僕が仮に一千万円の食い扶持しか無いのに、三千万円お金を使ったとします。すると僕の分が一千万、倅の分が一千万、孫の分が一千万…此れを全部集めて子孫(こまご)が生まれる前に僕が使ってしまう…そう言う事です。

其処らの低級霊は無責任ですから…。

低級霊でも霊が動けば金儲けぐらいは出来る。お稲荷さんでもお参りしたら金儲けぐらい出来る。

でも、そいつらは無責任で子や孫の分を吸い上げて三千万儲けさせる。

そして三千万贅沢して使ってしまう。

子や孫は食い扶持が無くなっているから、乞食する。誰が悪いのか。爺が皆食ってしまった。

そうでしょう。皆さんが親であったら、子供が「お小遣いをくれ」と言った時に、親は一番に聞きませんか?“お前、何に要るんだ”と。

其れと同じ様に、使い道が明らかで無いものを与えてくれる様なものは神では無いです」と。

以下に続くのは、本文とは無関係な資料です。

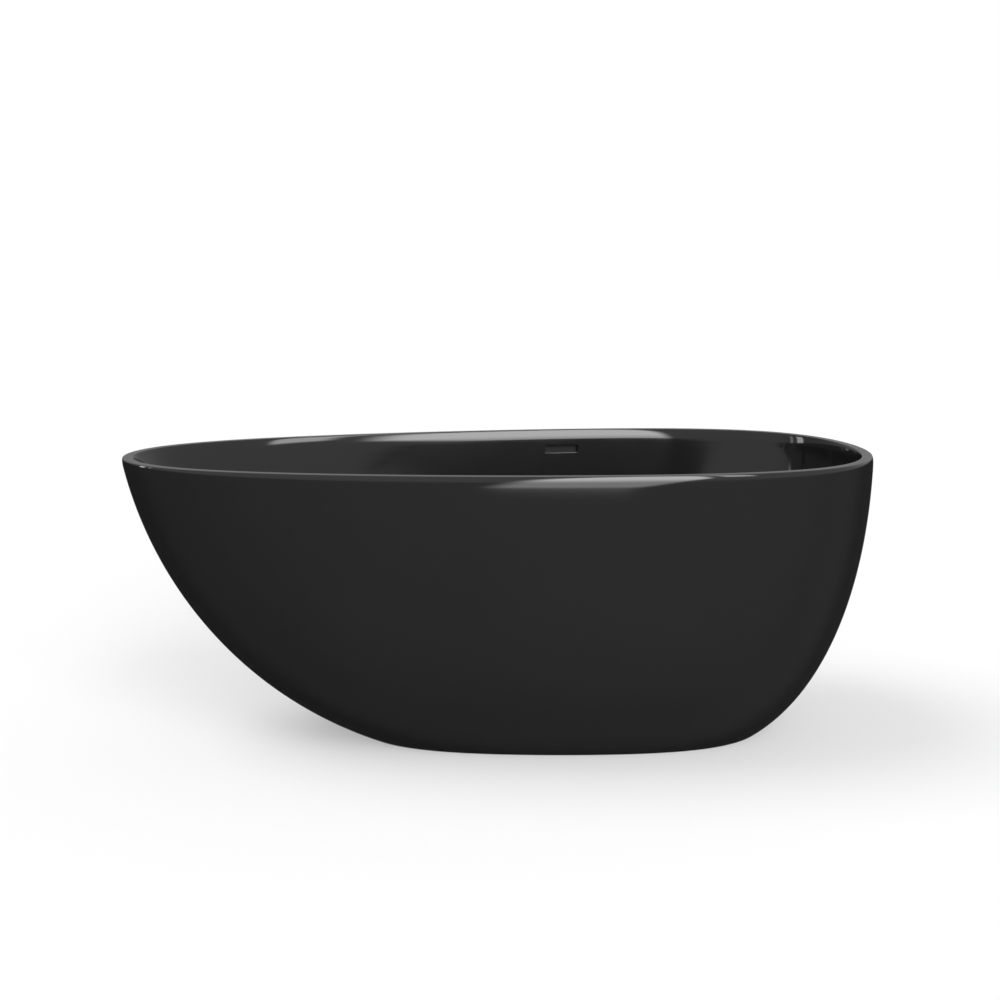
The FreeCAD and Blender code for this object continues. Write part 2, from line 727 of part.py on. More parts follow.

神の縦取りと言う事は、因縁を踏ませる事です。ですから、時間が掛かる。何処にも悪因縁が残らん様に、禍根が残らん様に環境を整えてから与えて下さると言う訳です。だから、願いが適うのに十年以上掛かる事も有ると言う事に成ります。

此れが本当の『御利益』と言うものなのです。

“神が齎す恵み”とは時が経って、人生を振り返り気付くものでもあるかも知れません…。